After factory-acceptance testing of the TBM at Herrenknecht’s plant in Germany in 2021, the machine was disassembled and shipped across the Atlantic in 170 containers and pallets. It was then reassembled in the launch shaft (a pit over 70 feet deep and larger than a football field) on the HRBT South Island during 2022 and into 2023. Nearly 120,000 cubic yards of soil was excavated from the launch pit, which would fill up Norfolk’s Harbor Park Stadium (Norfolk Tides minor league baseball team) to a depth of over eight feet. Moreover, the amount of concrete used in the pit would fill up 16 Olympic swimming pools.

That said, the size of most components involved conventional lifts, but several components were large enough to require particularly specialized lifting plans.

Manitowoc MLC650 (series 3 VPC Max) configured with a 164-foot main boom, over 440 tons of counterweight, and a 26-part line. Photo courtesy Virginia Department of Transportation.

“The heaviest pick on the HRBT project overall involved lifting the TBM cutterhead after its individually shipped components were welded together on the South Island,” said Banas, adding that the fully assembled cutterhead weighed 469 tons, and with all rigging (including a 6.5-ton spreader bar from Herrenknecht), the total boom-tip load for the main crane was 498.5 tons.

“For this pick, the cutterhead was tilted up from its initially horizontal position by a tandem lift, using a Manitowoc MLC650 main crane and a Manitowoc MLC300 tail crane. The MLC650 main crane [Series 3 VPC Max] was configured with a 164-foot main boom, over 440 tons of counterweight, and a 26-part line. Once the cutterhead was tilted upright, the tail crane was disconnected, and the main crane walked the load toward the launch shaft and lowered the cutterhead into the shaft to be bolted to the main drive of the TBM.”

In addition to the cutterhead pick, another complex lift, according to Banas, involved the TBM tail skin, also performed with the MLC650 main crane and MLC300 tail crane.

“The tail skin was essentially a 46-foot-diameter steel can, just over 15 feet tall. Although this load weighed considerably less than the cutterhead, totaling around 210 tons with rigging, the tail skin had to be tilted upright and then set in precise alignment with the 4.5 percent downhill slope matching the TBM’s starting angle.

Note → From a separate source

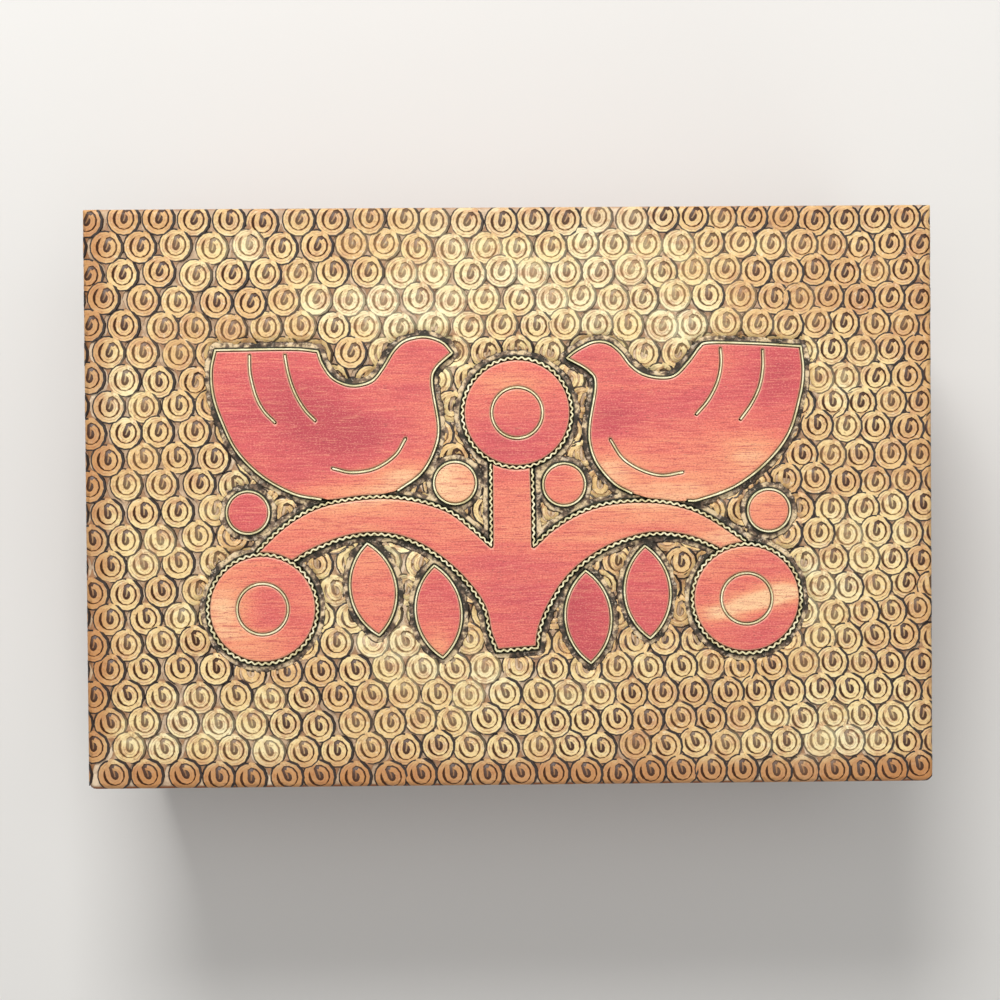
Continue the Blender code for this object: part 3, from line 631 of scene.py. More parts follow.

“For this lift, Enerpac SyncHoist cylinders—each manually controlled, with 110-ton capacity and 1.5-meter stroke—were included in three of the four main-crane rigging legs to enable fine adjustment of the orientation of the tail skin during its installation.”

Particular Relevance

Providing additional support on the tunnel preparation was a gantry crane supplied by GH Cranes & Components—which loaded segments from the barge or storage platform onto multi-service vehicles (MSVs) supplying the TBM. The crane, designed for offshore weather conditions as well, was in operation 24/7, and boasted a lifting capacity of 44 tons.

In the heaviest lift on the project, the 469-ton assembled TBM cutterhead was tilted up from its initially horizontal position by a tandem lift, using a Manitowoc MLC650 main crane and a Manitowoc MLC300 tail crane. Photo courtesy Virginia Department of Transportation.

Originally, the cycle-time analysis suggested that gantry-crane operations could become a potential chokepoint for the project, so the crane’s runway (rail) was improved during the design phase by extending its range from over the shaft and the storage platform up to the end of the barge slip. The modification made it possible to supply the TBM directly with elements recently arrived by barge, which ultimately reduced the overall number of lifting operations by bypassing the intermediate step of placement in the storage area. Further, the overhang of the crane on the north side allowed for the transfer of materials between the shaft and the surface.

Banas stressed that the presence of the gantry crane also serves to spotlight the family of additional machines in operation throughout the site and within the full scope of the project.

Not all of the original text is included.